Nothing changed, except fractionally. Corn production came in with a final number that was the same as the Dec. report, at 15.148 billion bushels. Yield was unchanged, at 174.6 bpa.

There was talk that the crop might go up a little, but it was just talk. The ending stocks, critical at this time of year, went up two million bushels because of a slight cut in domestic usage.

Soybean production came in at 4.296 billion bushels, unchanged from December. We had a 52-bushel yield. The ending stocks were projected to slip from 302 million bushels to 301 as we used one million fewer bushels.

Big deal

The market greeted the news with a new contract low in corn and a rebound in soybeans. It is hard to say why either of these things happened.

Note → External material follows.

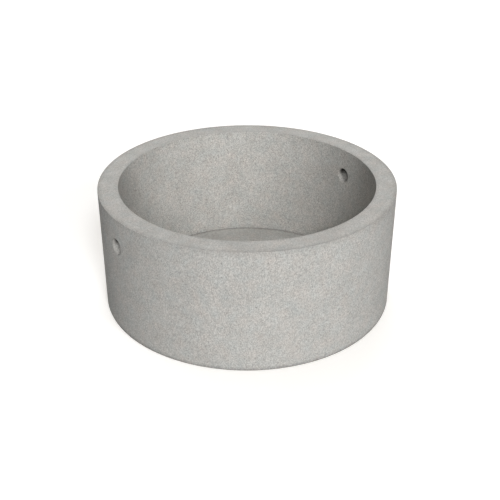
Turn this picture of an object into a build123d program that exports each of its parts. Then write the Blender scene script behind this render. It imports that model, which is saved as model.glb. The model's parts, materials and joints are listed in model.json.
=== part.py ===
from build123d import *
import os

# Concrete well ring with a base, cast in one piece and standing as it would on level ground.
# The origin is the centre of the underside, +Z is up, and the lifting holes face -X and +X.

# Driving dimensions in millimetres
clear_diameter = 1000  # clear width inside the ring
wall_thickness = 80
ring_height = 490  # from the underside to the rim
base_thickness = 10  # from the underside to the floor inside
hole_diameter = 60  # sling holes through the wall
hole_below_rim = 115  # from the rim down to the centre line of the holes
rim_rounding = 1  # arrises of the rim, inside and outside
foot_rounding = 3  # arris of the underside
hole_mouth_rounding = 3  # edges of the holes on both faces of the wall

# Sizes that follow from them
inner_radius = clear_diameter / 2
outer_radius = inner_radius + wall_thickness
hole_radius = hole_diameter / 2
hole_height = ring_height - hole_below_rim


def corner_at(section, distance, height):
    """The corner of the half section at a distance from the axis and a height."""
    return section.vertices().sort_by_distance((distance, height))[0]


def half_section():
    """Half of the upright cut through wall and base, with the outer arrises rounded.

    It stands in the YZ plane, so that the seam of the turned faces stays clear of the holes.
    """
    with BuildSketch(Plane.YZ) as section:
        with BuildLine():
            Polyline(
                (0, 0),
                (outer_radius, 0),
                (outer_radius, ring_height),
                (inner_radius, ring_height),
                (inner_radius, base_thickness),
                (0, base_thickness),
                close=True,
            )
        make_face()
        fillet(corner_at(section, outer_radius, ring_height), rim_rounding)
        fillet(corner_at(section, inner_radius, ring_height), rim_rounding)
        fillet(corner_at(section, outer_radius, 0), foot_rounding)
    return section.sketch


def drill_lifting_holes():
    """Cut a round hole radially through the wall on each side, in line with the other."""
    wall_middle = inner_radius + wall_thickness / 2
    with Locations((-wall_middle, 0, hole_height), (wall_middle, 0, hole_height)):
        Cylinder(hole_radius, 2 * wall_thickness, rotation=(0, 90, 0), mode=Mode.SUBTRACT)


def round_hole_mouths(ring):
    """Soften the saddle-shaped edges that the holes leave on the curved wall."""
    mouths = ring.edges(Select.LAST).filter_by(GeomType.LINE, reverse=True)
    fillet(mouths, hole_mouth_rounding)


def well_ring():
    """The whole casting: wall and base turned about the upright axis, then drilled."""
    with BuildPart() as ring:
        add(half_section())
        revolve(axis=Axis.Z)
        drill_lifting_holes()
        round_hole_mouths(ring)
    return ring.part


os.makedirs("parts", exist_ok=True)
export_step(well_ring(), "parts/well_ring.step")
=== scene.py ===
import json
import math
import random

import bmesh
import bpy
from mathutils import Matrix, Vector

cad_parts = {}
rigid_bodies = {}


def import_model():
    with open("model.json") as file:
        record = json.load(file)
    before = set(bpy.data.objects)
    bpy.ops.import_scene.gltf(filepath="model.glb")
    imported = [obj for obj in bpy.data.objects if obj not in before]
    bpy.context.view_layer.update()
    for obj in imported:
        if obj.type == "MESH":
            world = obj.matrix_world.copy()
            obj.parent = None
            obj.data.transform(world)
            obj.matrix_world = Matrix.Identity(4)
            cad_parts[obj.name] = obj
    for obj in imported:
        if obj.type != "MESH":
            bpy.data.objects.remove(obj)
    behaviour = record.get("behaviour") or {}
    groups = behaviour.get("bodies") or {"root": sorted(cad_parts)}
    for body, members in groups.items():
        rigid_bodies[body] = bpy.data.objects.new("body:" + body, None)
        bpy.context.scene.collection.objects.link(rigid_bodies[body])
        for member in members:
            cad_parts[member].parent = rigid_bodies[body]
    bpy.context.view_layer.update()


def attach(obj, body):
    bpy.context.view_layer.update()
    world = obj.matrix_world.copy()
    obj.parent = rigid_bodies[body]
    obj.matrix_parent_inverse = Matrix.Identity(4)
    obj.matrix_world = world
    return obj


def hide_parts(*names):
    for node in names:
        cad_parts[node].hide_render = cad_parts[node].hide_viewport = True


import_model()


# The casting is the whole product: a ring wall with a thin base, of grey concrete, vibrated in a steel
# mould and struck off level at the rim. It is modelled as a drum that is hollowed from the rim down to
# the floor, with its arrises rounded and its faces divided finely enough to take the unevenness.
outer_radius = 0.580
clear_radius = 0.500
casting_height = 0.490
base_thickness = 0.010
rim_rounding = 0.001
foot_rounding = 0.003
wall_thickness = outer_radius - clear_radius

flats_round = 560  # flats that make up the round of the walls
wall_cuts = 60  # level cuts that divide each wall
rim_cuts = 9  # round cuts that divide the rim
floor_rings = 7  # rings that divide the floor, each as wide as the next value says
floor_ring_width = 0.06
square_on = 0.9  # how much of a normal runs along an axis, at least, when its face is square to the axis
hair = 0.0005  # the distance within which two places are taken for one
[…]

March corn futures dipped to 3.451⁄2 before the report, then closed at 3.461⁄4. That was a quarter below the old low, so it was not encouraging.

However, this Tuesday morning, Jan. 16, we are at 3.481⁄4, up two cents so far today.

A casual observer would assume that the trade would be relieved the crop was not increased in size, and thus rally a little. It would seem that the corn market is so negative, with two huge crops and a large carryout, that good news was met with a sigh.

There may be a little hope built into the soybeans, however. March futures made a new low at 9.441⁄2 Friday, but rallied out of the report. We closed at 9.60-1⁄2, and have added to that this morning.

Good and bad

We are currently trading 9.67-3⁄4, up over seven cents for the day. The bad news is that we last over 80 cents since the fifth of January.

The good news is the rally out of the report, and the idea that we may have a record crush reported today. I have said that South American news will dominate the winter markets.

So far, that is a little help. The weekend rains in Argentina were light. The harvest is late in Brazil, and that will limit what they call the safrina corn crop.

That is what we would call double crop corn, if we could plant corn after soybeans. The harvest in Mato Grosso, in northern Brazil, is only at 1.2 percent, versus a normal 5.3 percent.

It remains to be seen if the harvest is small, but it is late. The late part can at least help our corn picture a little, and we need any help we can get. Wheat news this time of year is about our Plains weather and about sales to foreign countries.

Exports

The winter kill in the Plains is on hold right now, so we are talking about exports. It is nice to hear, but the numbers don’t mean much except to get us thinking that the key to low wheat prices is exports.

With our dollar being relatively weak lately, exports are easier.